Allow me to rephrase that: in Harry Potter's case, I didn't finish it because there were some characters that I didn't like, and some plot points that I didn't enjoy, so yeah, putting up with them for the sake of enjoying a good fantasy was something I was willing to do for 3 or 4 books, but SEVEN? My patience has its limits.

In Star War's case, I DID see how the narrative ends. Ep 6 gave the series a satisfying conclusion as far as I am concerned, and the prequel trilogy did a good job in showing us how Anakin turned to the Dark Side... So yeah, 3 episodes to show us how he became a villain, and 3 episodes to show us what he did as a villain and how he redeemed himself, capped off by his cathartic death: as far as I am concerned, the very long and very interesting character arc of this guy is now over, we know everything we needed to know about him, and the whole narrative built around him has been succesfully resolved.

Episode VII is essentially a reboot. It doesn't add anything to first six episodes: instead, it kickstarts a fresh new narrative in the same universe. In simpler terms, it is not "we are exploring unresolved plot points of the concluded narrative", it is "we are giving you more Star Wars". And I am just not interested in that, I've had my fix of Star Wars already, I'm full. It's literally all there is to it.

Fair enough. With Star Wars, I see where you're coming from, and I can even (almost, sorta-kinda) agree.

But with Harry Potter, I will - until my dying day - think you're terribly wrong, simply because what you think you know about the characters by the end of book 4 isn't nearly what you will learn about them by the end of book 7. Pretending otherwise is ignorant and arrogant to the nth degree. But, again, to each his/her own

Quote:
Originally Posted by Raistlinmc View Post
Fair enough. With Star Wars, I see where you're coming from, and I can even (almost, sorta-kinda) agree.

But with Harry Potter, I will - until my dying day - think you're terribly wrong, simply because what you think you know about the characters by the end of book 4 isn't nearly what you will learn about them by the end of book 7. Pretending otherwise is ignorant and arrogant to the nth degree. But, again, to each his/her own
Now I feel like I kicked a hornet's nest for carelessly bringing up Harry Potter <.<

Look, I won't deny that the idea behind HP was good, and that JKR can be a pretty damn brilliant writer when she wants to. It's just that, throughout the series, I was constantly annoyed by the obnoxious presence of a number of things I did not like: I gave this lady 4 chances, for a total of over 100 euros, to persuade me to put up with such things and keep reading, and she just didn't. So I chose to stop reading. Not reading is the first inalienable right of the reader in Daniel Pennac's famous manifesto, after all.

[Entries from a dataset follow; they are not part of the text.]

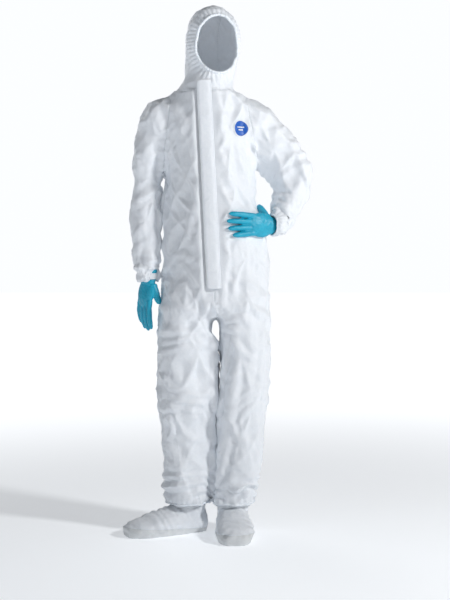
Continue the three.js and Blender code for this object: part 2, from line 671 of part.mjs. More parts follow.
function gloveForm({ curl, thumb }, grow) {
  const gauntlet = ovalTube([
    station(0, 0, -gauntletLength - 1, gloveCuffRadius, gloveCuffRadius - 2),
    station(0, 0, 0, gloveCuffRadius, gloveCuffRadius - 5),
    station(0, 0, 30, palmHalfWidth - 8, palmHalfThickness + 1),
  ], { grow, segments: 10, steps: 2, level: true });
  return unite([
    gauntlet,
    ball(at(0, 0, palmLength / 2), palmHalfWidth + grow, palmHalfThickness + grow,
      palmLength / 2 + grow, 10),
    ...fingers.map((finger, i) => fingerForm(finger, curl[i], grow)),
    thumbForm(thumb.clone().normalize(), grow),
  ]);
}

// A worn glove, hollow and open at its cuff, placed by the way its thumb and fingers point.
function glove(name, pose, wrist, thumbWay, fingersWay, mirrored) {
  const hollow = gloveForm(pose, 0).subtract(gloveForm(pose, -gloveWall))
    .trimByPlane([0, 0, 1], -gauntletLength);
  const along = fingersWay.clone().normalize();
  const across = thumbWay.clone().addScaledVector(along, -thumbWay.dot(along)).normalize();
  const palm = along.clone().cross(across).multiplyScalar(mirrored ? -1 : 1);
  const frame = new THREE.Matrix4().makeBasis(across, palm, along).setPosition(wrist);
  piece(suit, name, hollow.transform(frame.elements), nitrile);
}

const hangingWrist = at(hangingCuffX + 3, -12, waistLevel - 245);
glove("right_glove", { curl: [0.45, 0.55, 0.62, 0.7], thumb: at(0.36, 0.36, 0.86) },
  hangingWrist, at(0.6, -0.8, 0), at(-0.17, -0.04, -1), true);
glove("left_glove", { curl: [0.32, 0.36, 0.36, 0.32], thumb: at(0.6, 0.66, -0.1) },
  restWrist, at(0.02, 0.08, 1), restFingers, false);

// The suit stands on z = 0 with its box centred on the origin.
const extent = new THREE.Box3().setFromObject(suit);
const middle = extent.getCenter(at(0, 0, 0));
suit.position.set(-middle.x, -middle.y, -extent.min.z);

export default suit;
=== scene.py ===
import json
import math

import bmesh
import bpy
import numpy as np
from mathutils import Matrix, Vector, noise
from mathutils.bvhtree import BVHTree


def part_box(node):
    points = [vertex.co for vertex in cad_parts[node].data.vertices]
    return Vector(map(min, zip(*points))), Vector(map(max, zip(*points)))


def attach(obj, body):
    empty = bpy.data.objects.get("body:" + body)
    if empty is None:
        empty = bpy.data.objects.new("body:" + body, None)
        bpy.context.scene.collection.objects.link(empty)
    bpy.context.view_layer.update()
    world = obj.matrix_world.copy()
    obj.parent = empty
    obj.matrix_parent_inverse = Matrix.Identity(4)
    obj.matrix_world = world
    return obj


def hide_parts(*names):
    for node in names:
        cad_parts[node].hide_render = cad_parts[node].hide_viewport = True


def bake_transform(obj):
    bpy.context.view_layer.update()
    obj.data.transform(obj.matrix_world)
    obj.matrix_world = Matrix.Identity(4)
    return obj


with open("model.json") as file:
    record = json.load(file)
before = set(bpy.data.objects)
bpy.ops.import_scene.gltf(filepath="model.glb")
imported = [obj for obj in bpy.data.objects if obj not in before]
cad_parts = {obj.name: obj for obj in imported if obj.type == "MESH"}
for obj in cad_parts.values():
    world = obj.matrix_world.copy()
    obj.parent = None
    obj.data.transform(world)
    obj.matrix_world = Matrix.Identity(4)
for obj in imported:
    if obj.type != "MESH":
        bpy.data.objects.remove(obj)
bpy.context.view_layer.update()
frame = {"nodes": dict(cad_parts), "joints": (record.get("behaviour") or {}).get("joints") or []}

# Camera, light and floor. The suit stands on a pale studio sweep, seen from chest height through a
# long lens, with a broad soft light from its left and a weak fill from its right.
scene = bpy.context.scene
camera_far = 4.6  # metres from the suit's middle to the lens
camera_height = 1.0
aim_height = 0.788
camera_side = 0.0174
suit_depth_middle = 0.0457
view_angle = 24.8  # degrees from the top of the picture to its bottom

lens = bpy.data.cameras.new("camera")
lens.sensor_fit = "VERTICAL"
lens.angle = math.radians(view_angle)
camera = bpy.data.objects.new("camera", lens)
scene.collection.objects.link(camera)
camera.location = (camera_side, suit_depth_middle - camera_far, camera_height)
aim = Vector((camera_side, suit_depth_middle, aim_height))
camera.rotation_euler = (aim - camera.location).to_track_quat("-Z", "Y").to_euler()
scene.camera = camera
scene.view_settings.view_transform = "Standard"


def linear(hex_colour, alpha=1.0):
    """An sRGB hex colour as the linear values that a shader takes."""
    parts = [int(hex_colour[i:i + 2], 16) / 255 for i in (1, 3, 5)]
    return tuple(c / 12.92 if c <= 0.04045 else ((c + 0.055) / 1.055) ** 2.4 for c in parts) + (alpha,)


def soft_light(name, place, towards, width, watts, colour):
    """A square studio softbox that faces a point."""
    box = bpy.data.lights.new(name, "AREA")
    box.size = width
    box.energy = watts
    box.color = linear(colour)[:3]
    lamp = bpy.data.objects.new(name, box)
    scene.collection.objects.link(lamp)
    lamp.location = place
    lamp.rotation_euler = (Vector(towards) - Vector(place)).to_track_quat("-Z", "Y").to_euler()


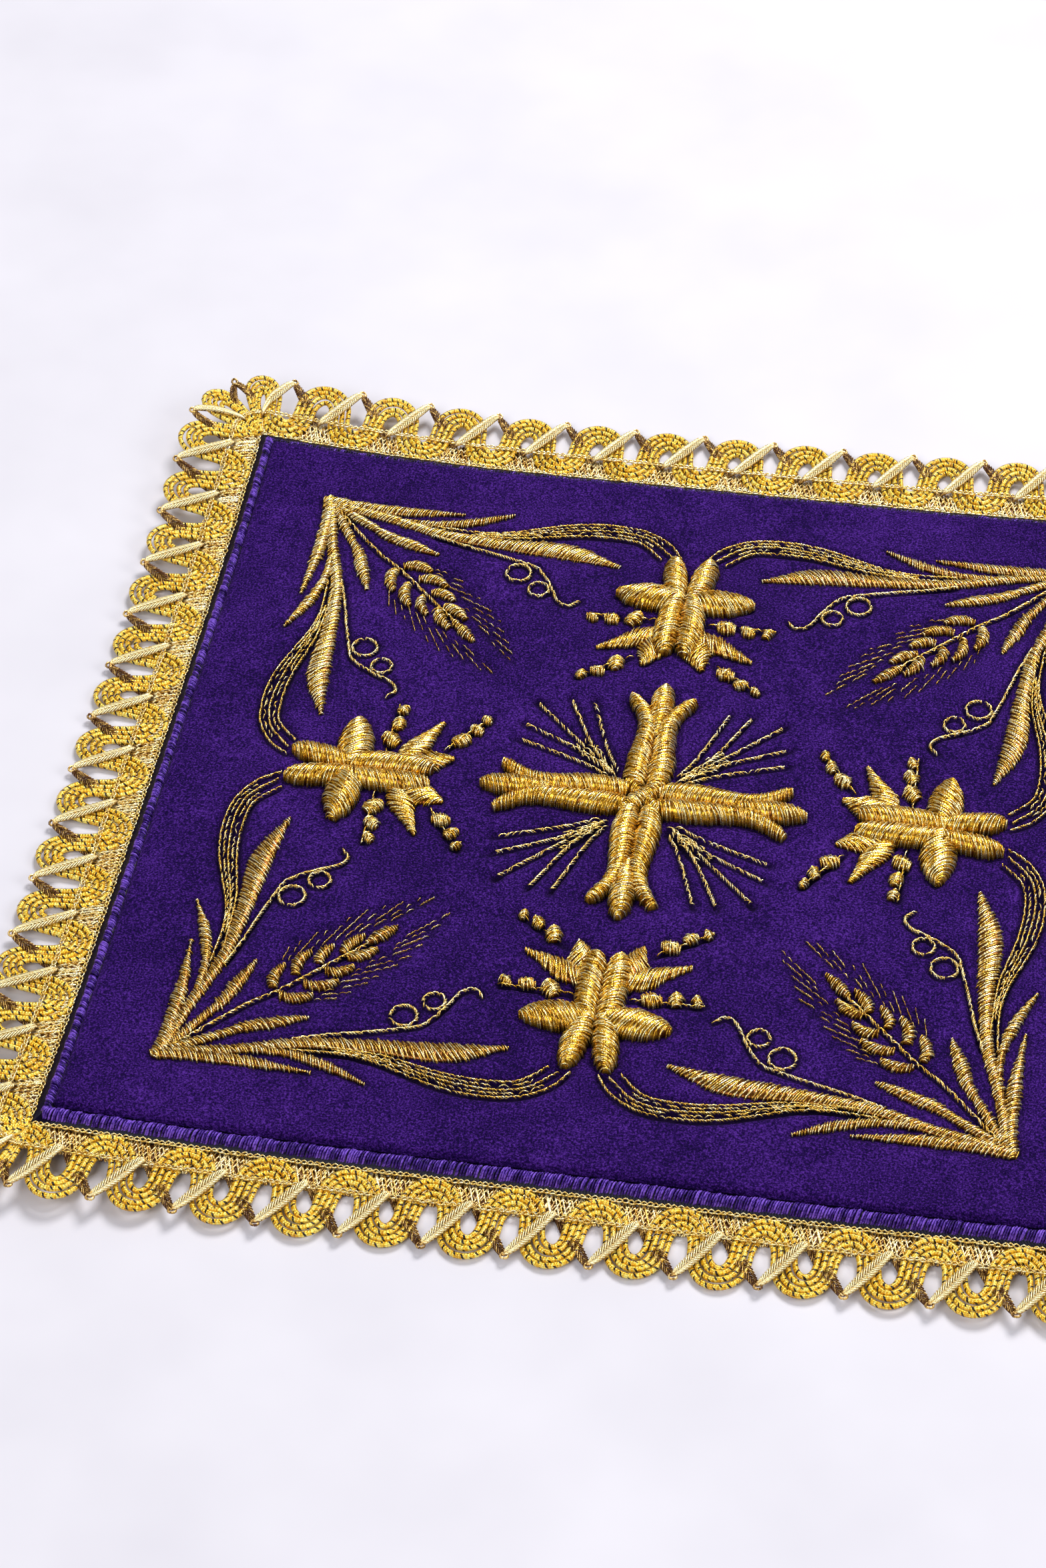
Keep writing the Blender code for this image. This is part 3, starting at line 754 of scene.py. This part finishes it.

If you feel otherwise hey, it's your choice. I certainly won't call you ignorant or arrogant for it: if anything, I might point out how including a "I respect everyone's opinion" kind of statement, in the same line in which you included not one but two insults to someone who expressed an opinion different from your own, is kind of hypocritical... But probably not even that. We wouldn't want to turn a perfectly ok topic in a flame fest, right?

EDIT: this being said, I do concede that, given the kind of argument I made in regards to Star Wars, Harry Potter wasn't the most pertinent example I could have made. A better one might have been Indiana Jones and the kingdom of the crystal skull : I liked the first three movies, I was satisfied with them, so I am not interested in a reboot. Not because I necessarily think that a reboot would be inherently WORSE than the original thing, but simply because I am the kind of guy who believes that the fond memories of the past belong in the past: gimme something new now.

Well, I certainly wasn't trying to insult you, I promise you that. I wasn't saying you personally are arrogant or ignorant; I just said that assuming you know enough about complicated characters by the middle of the story in an extended narrative to make an ultimate judgment on them is both arrogant and ignorant. I stand by that. It was never my intention to be insulting.

People grow. They change, their tastes change. When franchises start spanning decades, then you are more likely to grow into or grow out of you favor for any particular series. If you find that you are no longer inspired or excited by Star Wars or any other property, it's likely that you are a different person than you were twenty or thirty years ago. That's okay. I used to love Lego. I was a Lego maniac up until my teens. Now my kids have all my old Lego and I'm glad that it brings them a bit of joy even though they aren't as enthused about it as I was at their ages. But now I don't really care about it. now I do wood working, which is an evolution of what drew me to Lego to begin with. And that's okay.

We don't owe any loyalty to Star Wars or any other property. Once we are done with it we move on without remorse. And that's as it should be.

I like some of the nuances that the prequels created. Like in Empire Strikes Back. Okay when I first saw it, it was the love child of Kermit the Frog and Miss Piggy that threw me for a loop. But after the prequels, I note that on Dagobah, R2-D2 would definitely know who Yoda is. Despite knowing EXACTLY who Yoda is does not stop R2 from being a complete jerk to the Jedi Master, even zapping him with electricity over a flashlight.

R2 has also done a lot to help his friends over the course of six movies. Preventing C-3PO from having his memory erased at the end of Episode III is not one of them. R2 is a dick.

That's what 1977 will do to a droid.